◆ Given problem ◆
From the listing below, copy only the lines running from the line that contains "obj.matrix_world = Matrix.Identity(4)" to the line that contains "return -smooth_min(-a, -b, width)", both included.

◆ Dataset extract ◆
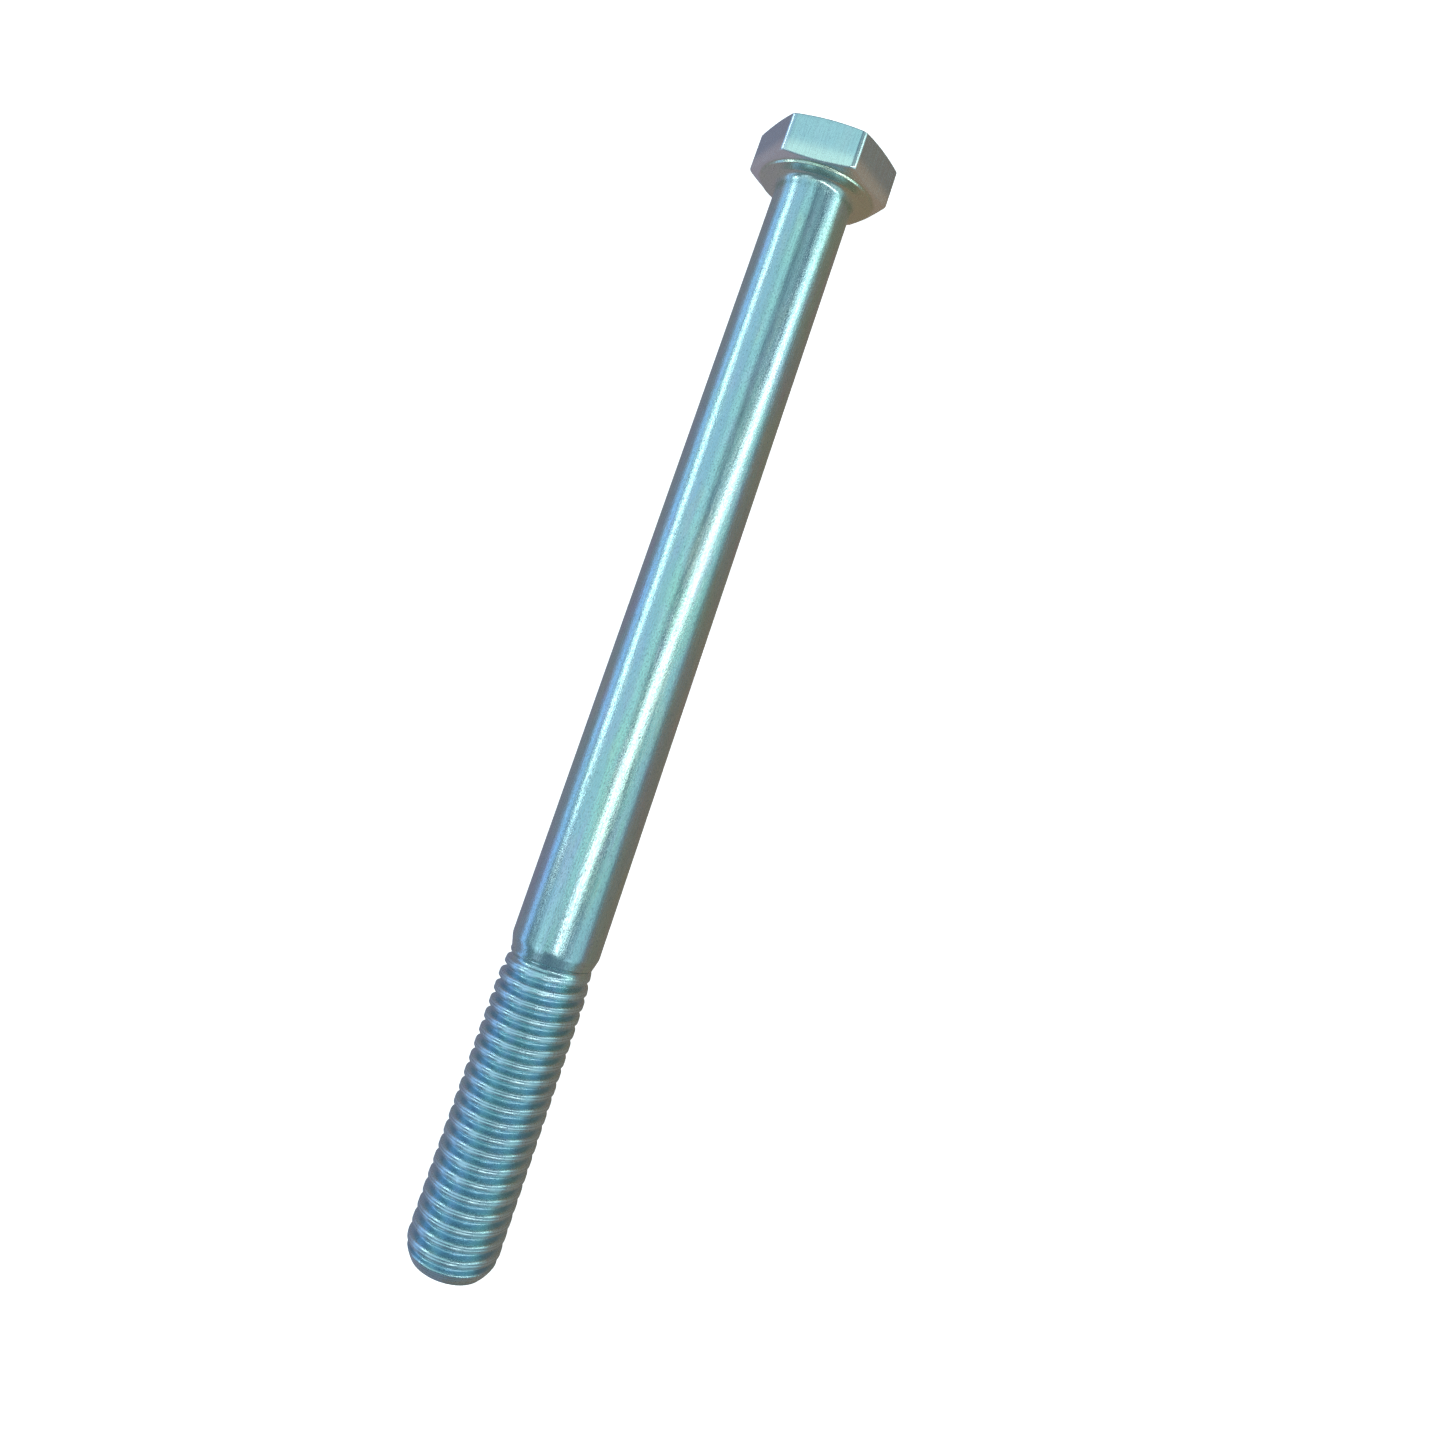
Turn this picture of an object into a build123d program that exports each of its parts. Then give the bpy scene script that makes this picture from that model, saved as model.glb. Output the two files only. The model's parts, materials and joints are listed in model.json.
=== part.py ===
"""Hex bolt M12 x 150, partly threaded, cold forged in one piece from steel wire.

Frame, in millimetres: the bolt lies along X. The origin is on the axis in the plane of the bearing face.
+X runs along the shank to the threaded end, and -X to the top of the head. The head has flats up and down.
"""

import os
from math import ceil, cos, radians, tan

from build123d import *

# Thread: M12 coarse, right-handed
THREAD_D = 12.0  # nominal thread diameter, which the other sizes follow
PITCH = 1.75
THREAD_LENGTH = 36.0  # nominal, measured back from the end, with the run-out in it
CREST_D = THREAD_D - 0.18  # over the crests, inside the tolerance of a plated bolt
ROOT_DEPTH = 0.6134 * PITCH  # from crest to root
FLANK_ANGLE = 30.0  # degrees, each side of a groove
ROOT_FLAT = PITCH / 4 - 0.15  # floor of the groove
OVERSHOOT = 0.1  # how far the groove cutter stands out over the crests, short of the next turn
GROOVE_TURNS = ceil(THREAD_LENGTH / PITCH) + 1  # the last turn leaves through the end

# Lengths along the axis, from the bearing face
LENGTH = 150.0
THREAD_START = LENGTH - THREAD_LENGTH
NECK_LENGTH = 1.2  # plain neck, left by the thread roller
NECK_TAPER = 1.5  # cone from the shank down to the neck
RISE = 2 * PITCH  # cone from the neck up to the first full crest
TIP_CHAMFER = 1.5

# Diameters
SHANK_D = THREAD_D - 0.12
NECK_D = 11.0  # near the pitch diameter, as a rolled thread leaves it
TIP_D = CREST_D - 2 * ROOT_DEPTH - 0.3

# Head
WRENCH_SIZE = 19.0
ACROSS_FLATS = WRENCH_SIZE - 0.25  # inside the tolerance of a 19 mm head
CORNER_RADIUS = 1.0  # of the six corners, as forging leaves them
HEAD_HEIGHT = 7.5
TOP_CIRCLE_D = 0.88 * ACROSS_FLATS
TOP_CHAMFER_ANGLE = 15.0  # degrees from the top face
WASHER_FACE_D = 17.4
WASHER_FACE_HEIGHT = 0.4
UNDER_CHAMFER_ANGLE = 14.0  # degrees from the bearing face
FILLET_RADIUS = 1.2  # under the head


def build_blank():
    """The forging before its thread is rolled: hex head, washer face, shank, neck and thread blank."""
    corner_radius = ACROSS_FLATS / 2 / cos(radians(30))
    envelope_radius = corner_radius + 1
    top_circle_radius = TOP_CIRCLE_D / 2
    washer_radius = WASHER_FACE_D / 2
    top_drop = (envelope_radius - top_circle_radius) * tan(radians(TOP_CHAMFER_ANGLE))
    under_drop = (envelope_radius - washer_radius) * tan(radians(UNDER_CHAMFER_ANGLE))
    neck_start = THREAD_START - NECK_LENGTH

    with BuildPart() as bolt:
        # Hex prism, then both of its ends cut conical
        with BuildSketch(Plane.YZ.offset(-HEAD_HEIGHT)):
            hexagon = RegularPolygon(radius=corner_radius, side_count=6)
            fillet(hexagon.vertices(), CORNER_RADIUS)
        extrude(amount=HEAD_HEIGHT)
        with BuildSketch(Plane.XY):
            with BuildLine():
                Polyline(
                    (-HEAD_HEIGHT, 0),
                    (-HEAD_HEIGHT, top_circle_radius),
                    (-HEAD_HEIGHT + top_drop, envelope_radius),
                    (-WASHER_FACE_HEIGHT - under_drop, envelope_radius),
                    (-WASHER_FACE_HEIGHT, washer_radius),
                    (0, washer_radius),
                    (0, 0),
                    close=True,
                )
            make_face()
        revolve(axis=Axis.X, mode=Mode.INTERSECT)

        # Shank, neck, thread blank and chamfered end
        with BuildSketch(Plane.XY):
            with BuildLine():
                Polyline(
                    (-HEAD_HEIGHT / 2, 0),
                    (-HEAD_HEIGHT / 2, SHANK_D / 2),
                    (neck_start - NECK_TAPER, SHANK_D / 2),
                    (neck_start, NECK_D / 2),
                    (THREAD_START, NECK_D / 2),
                    (THREAD_START + RISE, CREST_D / 2),
                    (LENGTH - TIP_CHAMFER, CREST_D / 2),
                    (LENGTH, TIP_D / 2),
                    (LENGTH, 0),
                    close=True,
                )
            make_face()
        revolve(axis=Axis.X)

        # Fillet between the bearing face and the shank
        under_head = (
            bolt.edges()
            .filter_by(GeomType.CIRCLE)
            .filter_by(lambda e: abs(e.center().X) < 1e-3)
            .sort_by(SortBy.RADIUS)[0]
        )
        fillet(under_head, FILLET_RADIUS)
    return bolt.part


def groove_path():
    """One turn of the helix along the middle of the groove's floor."""
    with BuildLine() as line:
        Helix(
            pitch=PITCH,
            height=PITCH,
            radius=CREST_D / 2 - ROOT_DEPTH,
            center=(THREAD_START, 0, 0),
            direction=(1, 0, 0),
        )
    return line.edges()[0]


def groove_profile(path):
    """The cutter's section at the start of path: a truncated V, opening outwards."""
    start = path.position_at(0)
    depth = ROOT_DEPTH + OVERSHOOT
    mouth = ROOT_FLAT + 2 * depth * tan(radians(FLANK_ANGLE))
    outward = Vector(0, start.Y, start.Z).normalized()
    with BuildSketch(Plane(origin=start, x_dir=outward, z_dir=path.tangent_at(0))) as section:
        with BuildLine():
            Polyline(
                (0, -ROOT_FLAT / 2),
                (depth, -mouth / 2),
                (depth, mouth / 2),
                (0, ROOT_FLAT / 2),
                close=True,
            )
        make_face()
    return section.sketch


def build_groove_turn():
    """One turn of the cutter. It starts bluntly at the neck, where a rolled groove would fade in."""
    path = groove_path()
    profile = groove_profile(path)
    with BuildPart() as groove_turn:
        sweep(profile, path=path, is_frenet=True)
    return groove_turn.part


if __name__ == "__main__":
    os.makedirs("parts", exist_ok=True)
    blank = build_blank()
    groove_turn = build_groove_turn()
    with BuildPart() as hex_bolt:
        add(blank)
        with Locations([(turn * PITCH, 0, 0) for turn in range(GROOVE_TURNS)]):
            add(groove_turn, mode=Mode.SUBTRACT)
    hex_bolt.part.label = "hex_bolt"
    export_step(hex_bolt.part, "parts/hex_bolt.step")
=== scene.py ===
"""Zinc-plated hex bolt lying on a pale floor, seen from above."""

import json
from math import ceil, cos, pi, radians, sin, tan

import bmesh
import bpy
import numpy as np
from mathutils import Matrix, Vector


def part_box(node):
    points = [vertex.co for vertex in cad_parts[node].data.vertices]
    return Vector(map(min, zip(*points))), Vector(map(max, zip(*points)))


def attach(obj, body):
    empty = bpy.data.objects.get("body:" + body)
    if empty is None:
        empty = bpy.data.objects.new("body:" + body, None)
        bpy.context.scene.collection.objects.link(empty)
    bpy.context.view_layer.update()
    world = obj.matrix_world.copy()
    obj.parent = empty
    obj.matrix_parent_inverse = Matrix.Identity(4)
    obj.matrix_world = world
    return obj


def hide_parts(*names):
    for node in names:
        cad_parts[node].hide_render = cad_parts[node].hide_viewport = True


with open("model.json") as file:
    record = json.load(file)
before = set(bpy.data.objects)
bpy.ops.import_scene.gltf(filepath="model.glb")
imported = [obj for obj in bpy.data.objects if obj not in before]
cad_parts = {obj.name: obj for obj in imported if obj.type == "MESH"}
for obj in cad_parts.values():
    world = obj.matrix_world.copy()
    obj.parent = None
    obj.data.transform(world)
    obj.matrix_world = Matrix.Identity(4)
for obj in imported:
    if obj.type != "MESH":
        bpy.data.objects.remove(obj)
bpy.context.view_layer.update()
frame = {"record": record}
MM = 0.001

# The bolt's sizes in millimetres, from the frame where it gives them. The rest repeat the CAD's, except for the
# thread's section, the rounded end and the corner roundings, which only the visual mesh has.
low, high = (Vector(corner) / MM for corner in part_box("hex_bolt"))
mounts = {mount["name"]: mount for mount in frame["record"]["mounts"]}
HEAD_HEIGHT = -low.x
LENGTH = high.x
APOTHEM = high.z
SHANK_R = mounts["shank"]["dims"]["r_mm"]
CREST_R = mounts["thread"]["dims"]["r_mm"]
THREAD_START = LENGTH - mounts["thread"]["dims"]["length_mm"]
PITCH = 1.75
ROOT_DEPTH = 0.6134 * PITCH
NECK_R = 5.5
NECK_LENGTH = 1.2
NECK_START = THREAD_START - NECK_LENGTH
NECK_TAPER = 1.5
RISE = 2 * PITCH
TIP_DROP = ROOT_DEPTH + 0.15
TIP_ROUNDING = 2.6
MARKED_CREST_X = 2.28  # from the thread's start to the crest at the angle below
MARKED_CREST_ANGLE = radians(171.85)
FLANK_RISE = 0.60  # how far over the crest the flanks would meet
FLANK_SLOPE = tan(radians(60))
CREST_ROUNDING = 0.10
ROOT_LIFT = 0.15
ROOT_ROUNDING = 0.26
TOP_CIRCLE_R = 0.88 * APOTHEM
TOP_SLOPE = tan(radians(15))
WASHER_R = 8.7
WASHER_HEIGHT = 0.4
UNDER_SLOPE = tan(radians(14))
FILLET = 1.2
HEX_CORNER_ROUNDING = 0.6
ROLLED_LINE = 0.32  # from one line round the crest to the next

# Stage, in metres
LIGHT_DISTANCE = 0.6
FLOOR_SIZE = 6
PALE = (0.93, 0.93, 0.93, 1)
COOL_BENCH = (0.125, 0.11, 0.135, 1)
WARM_BENCH = (0.122, 0.088, 0.064, 1)

# Mesh density
FILLET_STEPS = 8
COLUMNS_PER_FLAT = 28
ROWS_PER_PITCH = 16
TURN = 2 * pi


def smooth_min(a, b, width):
    """The smaller of a and b, with their meeting rounded over width."""
    h = np.clip(0.5 + 0.5 * (b - a) / width, 0, 1)
    return b + (a - b) * h - width * h * (1 - h)


def smooth_max(a, b, width):
    """The larger of a and b, with their meeting rounded over width."""
    return -smooth_min(-a, -b, width)


def smooth_step(x, start, end):
    """0 before start and 1 past end, with an even rise between them."""
    t = np.clip((x - start) / (end - start), 0, 1)
    return t * t * (3 - 2 * t)


def column_angles():
    """Angles about +X from +Y, crowded towards the six corners of the head, the first of which is on +Y."""
    across = np.sin(pi * (np.arange(COLUMNS_PER_FLAT) / COLUMNS_PER_FLAT - 0.5))
    one_flat = radians(30) * (1 + across)
    return np.concatenate([one_flat + radians(60) * flat for flat in range(6)])


def hexagon_radius(angles):
    """Distance from the axis to the hexagon's side at each angle, with rounded corners."""
    from_middle = (angles % radians(60)) - radians(30)
    this_side = APOTHEM / np.cos(from_middle)
    next_side = APOTHEM / np.cos(radians(60) - np.abs(from_middle))
    return smooth_min(this_side, next_side, HEX_CORNER_ROUNDING)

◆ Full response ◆
    obj.matrix_world = Matrix.Identity(4)
for obj in imported:
    if obj.type != "MESH":
        bpy.data.objects.remove(obj)
bpy.context.view_layer.update()
frame = {"record": record}
MM = 0.001

# The bolt's sizes in millimetres, from the frame where it gives them. The rest repeat the CAD's, except for the
# thread's section, the rounded end and the corner roundings, which only the visual mesh has.
low, high = (Vector(corner) / MM for corner in part_box("hex_bolt"))
mounts = {mount["name"]: mount for mount in frame["record"]["mounts"]}
HEAD_HEIGHT = -low.x
LENGTH = high.x
APOTHEM = high.z
SHANK_R = mounts["shank"]["dims"]["r_mm"]
CREST_R = mounts["thread"]["dims"]["r_mm"]
THREAD_START = LENGTH - mounts["thread"]["dims"]["length_mm"]
PITCH = 1.75
ROOT_DEPTH = 0.6134 * PITCH
NECK_R = 5.5
NECK_LENGTH = 1.2
NECK_START = THREAD_START - NECK_LENGTH
NECK_TAPER = 1.5
RISE = 2 * PITCH
TIP_DROP = ROOT_DEPTH + 0.15
TIP_ROUNDING = 2.6
MARKED_CREST_X = 2.28  # from the thread's start to the crest at the angle below
MARKED_CREST_ANGLE = radians(171.85)
FLANK_RISE = 0.60  # how far over the crest the flanks would meet
FLANK_SLOPE = tan(radians(60))
CREST_ROUNDING = 0.10
ROOT_LIFT = 0.15
ROOT_ROUNDING = 0.26
TOP_CIRCLE_R = 0.88 * APOTHEM
TOP_SLOPE = tan(radians(15))
WASHER_R = 8.7
WASHER_HEIGHT = 0.4
UNDER_SLOPE = tan(radians(14))
FILLET = 1.2
HEX_CORNER_ROUNDING = 0.6
ROLLED_LINE = 0.32  # from one line round the crest to the next

# Stage, in metres
LIGHT_DISTANCE = 0.6
FLOOR_SIZE = 6
PALE = (0.93, 0.93, 0.93, 1)
COOL_BENCH = (0.125, 0.11, 0.135, 1)
WARM_BENCH = (0.122, 0.088, 0.064, 1)

# Mesh density
FILLET_STEPS = 8
COLUMNS_PER_FLAT = 28
ROWS_PER_PITCH = 16
TURN = 2 * pi


def smooth_min(a, b, width):
    """The smaller of a and b, with their meeting rounded over width."""
    h = np.clip(0.5 + 0.5 * (b - a) / width, 0, 1)
    return b + (a - b) * h - width * h * (1 - h)


def smooth_max(a, b, width):
    """The larger of a and b, with their meeting rounded over width."""
    return -smooth_min(-a, -b, width)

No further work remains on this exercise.